Supply chain transparency will separate marketing from substance. Guests should be able to know where key ingredients come from, how artisans are paid and whether materials used in rooms and public spaces are responsibly sourced. When a hotel claims to celebrate traditional Japanese craftsmanship, it should be ready to show contracts, not just mood boards. Stronger operators now reference supplier codes of conduct, traceability checks and periodic audits in their ESG disclosures, even if the details remain summarized.

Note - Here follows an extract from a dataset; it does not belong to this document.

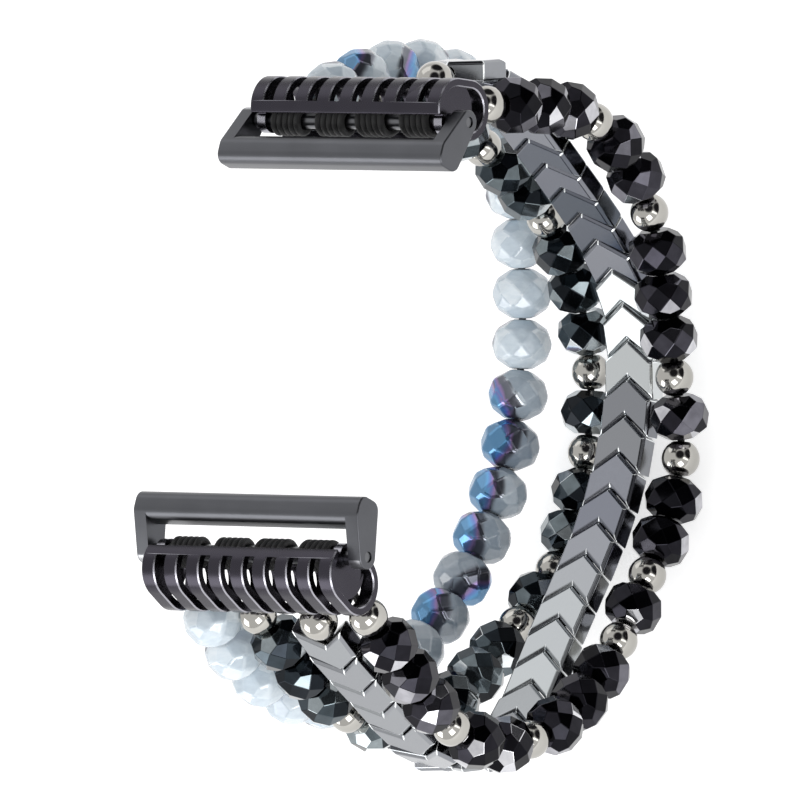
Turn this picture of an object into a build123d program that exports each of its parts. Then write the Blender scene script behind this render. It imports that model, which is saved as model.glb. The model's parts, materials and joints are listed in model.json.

For travelers, the shift is both practical and philosophical. You are no longer just choosing between views Tokyo skyline or mountain valleys, between a city tower and a coastal resort; you are choosing between different models of how luxury interacts with the planet and with people. The more you ask, the more you reward hotels that publish data and accept scrutiny, the faster the market will move away from soft gestures toward hard accountability.
As one industry summary puts it, “Can luxury hotels be truly sustainable? Yes, by implementing comprehensive eco-friendly practices and achieving recognized certifications.” That line captures the opportunity and the challenge facing every luxury hotel in Japan that dares to call itself sustainable, and it gives you a clear benchmark for where to spend your next night.
Key figures shaping sustainable luxury hotels in Japan
- Kamikochi Imperial Hotel has reported cutting its plastic use by about 90 percent in internal and public sustainability updates, a figure that illustrates how targeted operational changes in a single mountain property can significantly cut waste without compromising guest comfort. Readers should always check the most recent environmental report or 2022–2023 update for the latest numbers.
- Palace Hotel Tokyo has earned certification from the Global Sustainable Tourism Council framework, placing it among a small group of urban luxury hotels worldwide that submit their operations to independent sustainability audits with defined performance criteria and periodic recertification.
- Park Hyatt Kyoto has achieved EarthCheck Silver Certification, signaling that its blend of traditional architecture and modern systems meets an internationally recognized benchmark for environmental and social performance under a third party standard, with annual benchmarking reports that track indicators such as emissions, water use and waste.
- Demand for ecotourism in Japan is projected in sector forecasts to grow from roughly 14.4 to 24.7 billion USD by 2035, underscoring the commercial incentive for luxury hotels to move beyond soft green gestures toward verifiable sustainability strategies, transparent ESG reporting and credible certification schemes.